Johnson was one of those students who saw his musical abilities blossom through MCS.

“It built confidence in myself and my abilities,” he said. “As a music teacher now, I know one of things that music gives you is confidence to be yourself, something that hard work and focusing on a goal can give you.”

Another benefit was learning to be accountable, Johnson said. “If you didn’t know your part, you knew you were letting others down.

“Those life lessons of dedication, hard work and teamwork – that responsibility of doing your part as part of a bigger picture – are invaluable. I learned that at a young age, and it has carried over into my teaching now.”

Lund said learning to play music carries other benefits as well.

For example, research has shown how music benefits the developing brain, she said. 

“Playing an instrument uses the whole brain. You’re using your emotional side and you’re using your logical side.”

Although only a small number of students explore music as a career, many continue playing and enjoying music throughout their lives, she said.


Even with all the benefits, Lund knows there can be obstacles.

Since participation and instrument purchase or rental are funded by parents, affordability for low-income families can be a challenge. About 20 percent of participating students are needy, she said.

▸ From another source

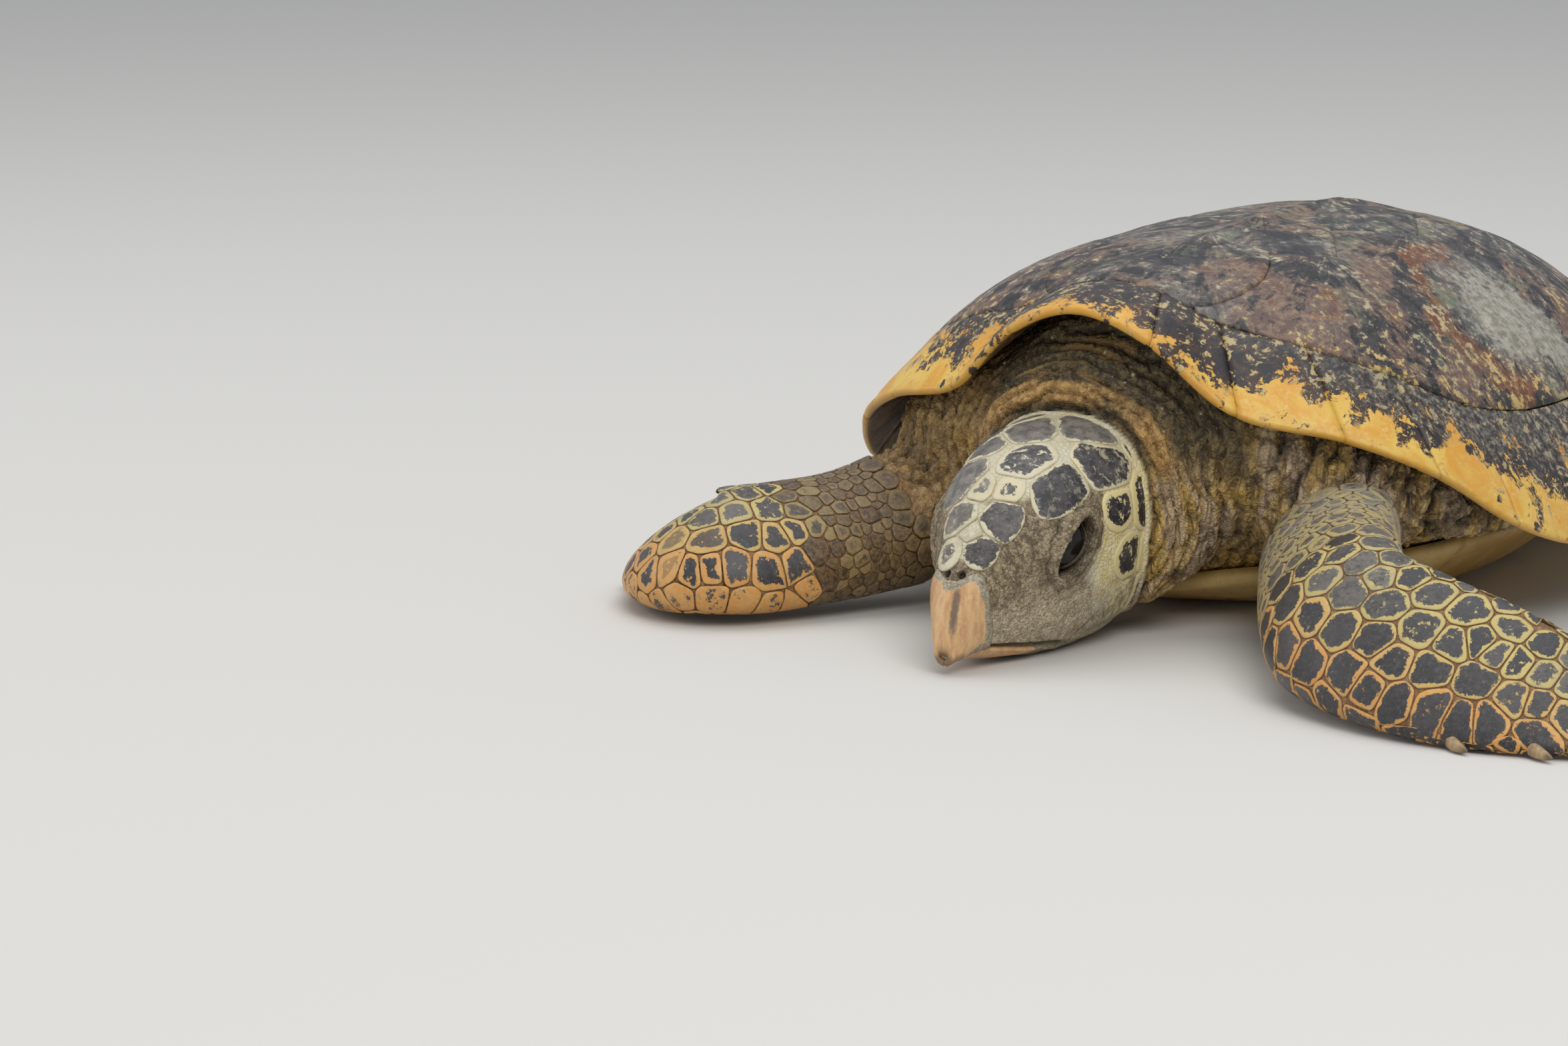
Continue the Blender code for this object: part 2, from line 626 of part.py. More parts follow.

To help those students, MCS accepts donated instruments that can be reconditioned and made available when necessary, she said. 

“But the biggest challenge is time,” she said. “Today’s students are involved in more activities than they were 40 years ago, so we’re always encouraging parents and students to make it a priority – giving music a try and making time for practice.”

Having made that commitment himself, Johnson said his time in MCS has paid dividends in other ways.

“In addition to the playing, the thing I remember most is the kids I got to play with,” Johnson said. “And I remember the positive environment that was created.”

“Four of my really close friends to this day, I met in MCS honor band,” Johnson said. “That’s something I will always cherish.”